8. Глава 8
Покинув Гирсавию, Леф отправился в Луд, решив оставить совсем мелкие поселения на тот случай, если уж совсем ничего не найдется.
Луд, в отличие от торговой Гирсавии, считался городом развлечений. Сюда стекались те, кто жаждал прогулок по набережной, катаний на корабликах и любования закатами. Природа Луда тому более чем способствовала. Ее живописные скалы, омываемые водой, отчаянно зеленые луга с пасущимися козочками, а также широкие освещенные бульвары, тянущиеся до самой воды, были поистине прекрасны.
Пару дней Леф с блаженным видом прохаживался то там, то тут, присматриваясь, прислушиваясь, принюхиваясь. На третий день, так ничего и не обнаружив, собрался было прогуляться в деревушку на севере, но передумал. Точнее, его заставило передумать какое-то неизъяснимое и очень тревожное чувство. Не мешкая ни мгновенья, он тут переместился домой...
...И оказался в эпицентре огненного шторма. Мгновенно выставив щит, он все-равно почувствовал, как опалило кожу — боль вспыхнула и погасла, отключенная усилием воли. Дом пылал, в гостиной ревело пламя. Действие такой силы была способна произвести только демоническая магия. Ответным ударом Лефа стала стена воды, накрывшая безумный пожар. Тот, кто устроил ему «горячий прием» попытался сопротивляться, повысив температуру, отчего вода мгновенно превратилась в пар. Однако ледяное дыхание, которым демон окутал пространство, положило этому конец. Решив, что терять этому дому больше нечего, Леф переместился на крыльцо и обрушил крышу на голову невидимого врага. Грохот, дым, клубы пыли — и вот уже то, что еще недавно было прекрасным зданием, полным чудес, превратилось в руины.
Делать тут больше было нечего. Демон развернулся, чтобы уйти, и оцепенел от увиденного.

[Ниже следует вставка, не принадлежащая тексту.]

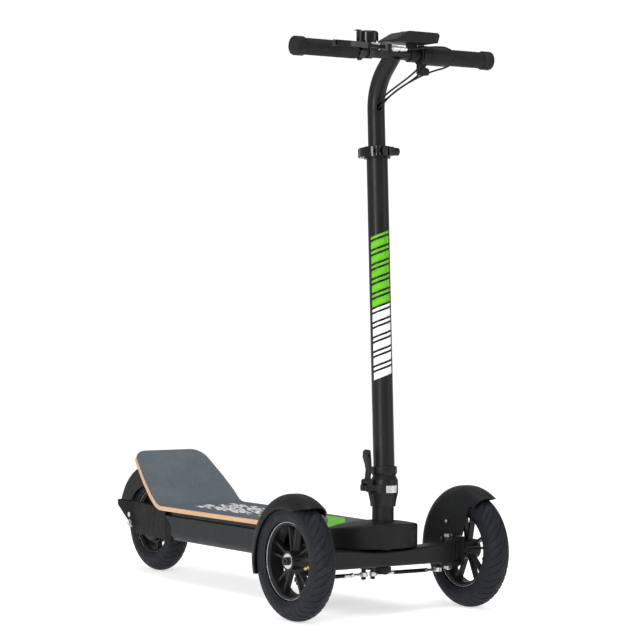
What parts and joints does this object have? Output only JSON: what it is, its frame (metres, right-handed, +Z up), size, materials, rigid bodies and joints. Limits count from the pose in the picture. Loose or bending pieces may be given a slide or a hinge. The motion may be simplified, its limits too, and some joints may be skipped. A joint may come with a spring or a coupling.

Все они находились здесь — Луневий, Тетрания, Дус — лежали на промерзлой земле, похожие на больших изломанных кукол, неподвижные, мертвые. Искаженные предсмертной агонией лица, окровавленные тела... А чуть в стороне, прекрасная, словно роза, покоилась Гертинья. Леф бросился к ней, запинаясь за обломки разрушенного дома, упал на колени, и только сейчас понял, что алое облако вокруг нее — это не платье и не плащ, а кровь, много крови. Ее собралось, казалось, целое озеро. Застывшее озеро ушедшей жизни. Как и остальные, Гертинья тоже была мертва.
Нечеловеческий вой исторгся из груди демона, взметнувшись к пепельному небу, раскалывая его, словно скорлупу ореха. И тут же, словно в насмешку, небеса разверзлись дождем, отчаянным, холодным, злым, смывая кровь, словно следы преступления.
— Нет! Не-е-ет! — Леф изо всей силы ударил кулаками по земле — твердь содрогнулась, фонтан грязевых брызг обдал его с ног до головы, падая черными безобразными пятнами на застывшее лицо возлюбленной.
И тут сквозь пелену дождя демон разглядел тех, кого не заметил прежде — тела, тела, тела... бесконечное множество застывших осколков прошлого, разложенных все с той же безумной аккуратностью — это кладбище мертвецов тянулось до самого горизонта.
Поскальзываясь на размокшей от дождя земле, грязный и совершенно опустошенный, Леф поднялся на ноги и побрел к ждущей его скорбной череде, всматриваясь в лица, вороша глубоко погребенную боль прошлого: мальчишка-египтянин, нищий старик из Трои, весталка, прекрасная жена фараона, жрец, циркачки — мать и дочь, тощий шарлатан-лекарь, воин-северянин с неизменным мечом... — все они когда-то были ему дороги.
Он шел и шел. Пока не увидел себя — тонкая изящная светловолосая фигура была копией его самого. Точнее, это он был ее копией. Юноша, что лежал перед ним, некогда был правителем одного из древних королевств. Фантастически красивый и бесконечно жестокий, он развлекался тем, что собственноручно лишал жизни своих молодых жен сразу же после первой брачной ночи. После нескольких лет полнейшего ада, творившегося в королевстве, безутешный родитель одной из красавиц подкупил стражу, пробрался в опочивальню и отрубил ему голову.